POLÍTICA
PEC da Vida: proposta pode inviabilizar aborto legal e aumentar mortalidade materna
Texto que prevê "vida desde a concepção" divide opiniões e gera alerta entre especialistas.
29/11/2024
08:10
NAOM
DA REDAÇÃO
©DIVULGAÇÃO
Aprovada pela Comissão de Constituição e Justiça (CCJ) da Câmara na quarta-feira (27), a proposta de emenda à Constituição (PEC) conhecida como "PEC da Vida" pode trazer consequências graves para os direitos reprodutivos no Brasil. Especialistas alertam que a mudança, que inclui a proteção da "vida desde a concepção" na Constituição, pode inviabilizar o aborto mesmo em casos legais, como risco de morte para a mãe.
Apresentada em 2012 pelo ex-deputado Eduardo Cunha, a PEC altera o artigo 5º da Constituição, ampliando a proteção ao direito à vida desde a concepção. O texto, vago em sua redação, gera incertezas jurídicas que podem comprometer o atendimento médico em situações críticas, como apontam médicos e defensores dos direitos das mulheres.
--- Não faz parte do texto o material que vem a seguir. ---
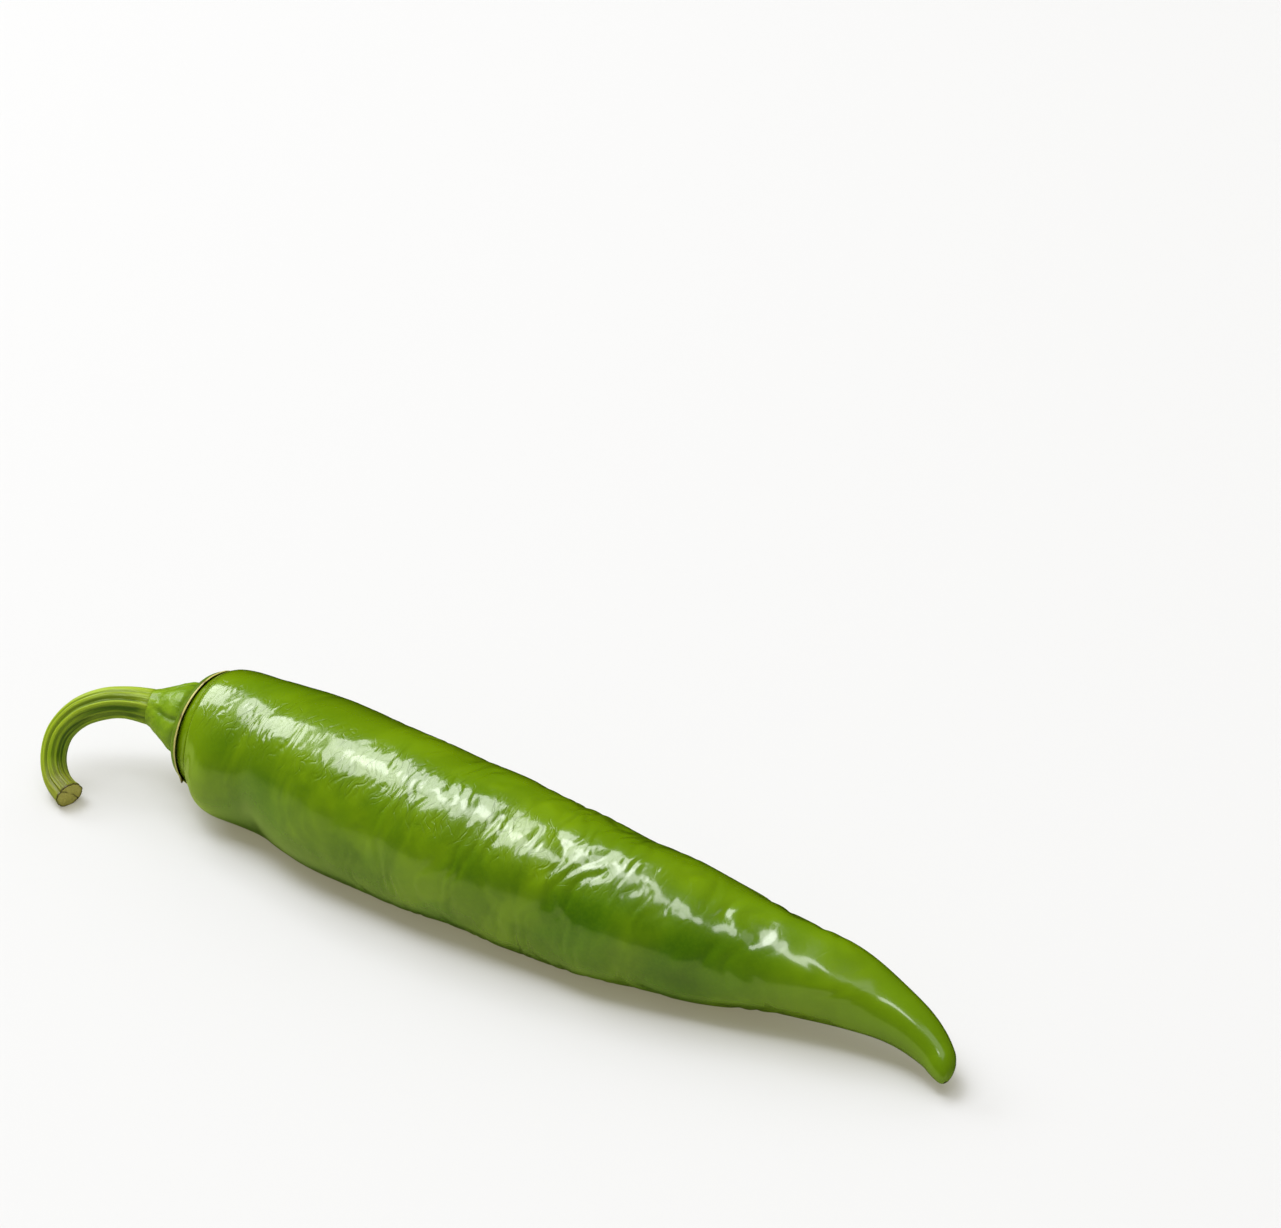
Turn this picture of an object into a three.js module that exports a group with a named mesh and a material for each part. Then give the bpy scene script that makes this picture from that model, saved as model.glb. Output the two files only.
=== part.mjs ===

Para Laura Molinari, coordenadora da campanha Nem Presa Nem Morta, a PEC pode agravar ainda mais a mortalidade materna no Brasil. "Ela cria uma confusão jurídica que certamente vai aumentar a mortalidade", afirma. Casos como gravidez ectópica, que representam risco iminente à vida da mulher, podem colocar médicos em situações de dúvida sobre a legalidade da interrupção da gravidez.
Helena Paro, diretora do serviço de aborto legal do Hospital das Clínicas de Uberlândia, reforça a preocupação. "Hoje, 30% das mortes maternas decorrem de condições que pioram com a gravidez e que têm indicação clínica para interrupção", afirma. Paro compara o cenário ao de estados dos EUA, onde leis antiaborto levaram a casos fatais, como o de uma mulher que morreu de infecção generalizada após médicos hesitarem em interromper sua gestação inviável.
Movimentos pró-descriminalização do aborto classificam a PEC como um "retrocesso". Eles argumentam que a inclusão da "vida desde a concepção" pode ser usada como justificativa para barrar qualquer forma de aborto, mesmo em situações previstas no Código Penal, como risco de vida da gestante, gravidez decorrente de estupro e casos de anencefalia.
A advogada Beatriz Alaia Colin destaca que, embora a legislação atual preveja excludentes de ilicitude para essas situações, a PEC pode gerar interpretações restritivas, impactando diretamente a segurança das mulheres. "O texto tem o potencial de abrir espaço para vetar até mesmo o aborto legal", alerta.
Entre os apoiadores da PEC, a narrativa predominante é de preservação da vida desde a concepção. Parlamentares e líderes religiosos, como a pastora Elizete Malafaia, argumentam que o texto não compromete os casos de risco à vida da gestante. "Se a gravidez põe em perigo a vida materna, a preferência é da mãe", afirma Malafaia.
O deputado Marco Feliciano (PL-SP) defende que a PEC apenas reafirma o início da vida na concepção e que as condições para interrupção da gravidez serão debatidas em uma comissão especial. "Ouviremos cientistas e especialistas antes de qualquer decisão final", garante.
A proposta reacende debates antigos sobre os limites dos direitos reprodutivos no Brasil. Enquanto movimentos conservadores defendem o texto como um freio à ampliação do aborto no país, especialistas e movimentos progressistas temem que ele represente uma guinada ainda mais rígida em relação ao controle sobre o corpo das mulheres.
Atualmente, o aborto é permitido no Brasil em três situações: risco de vida da mãe, estupro e anencefalia. Contudo, declarações como a da deputada Chris Tonietto (PL-RJ), que classificou o aborto como "tortura" e reforçou oposição ao procedimento mesmo em casos de estupro, intensificam os temores de retrocesso.
Se promulgada, a PEC não apenas endureceria as regras atuais, mas também enviaria um recado contra a flexibilização do aborto no Brasil. Para defensores do texto, como o apóstolo Estevam Hernandes, "a lei deve permanecer como está, protegendo os casos excepcionais e promovendo alternativas como a adoção."
Por outro lado, especialistas alertam que a confusão jurídica gerada pela proposta pode colocar em risco a saúde e a vida de milhares de mulheres. O debate segue polarizado, com movimentos organizados de ambos os lados pressionando o Congresso Nacional.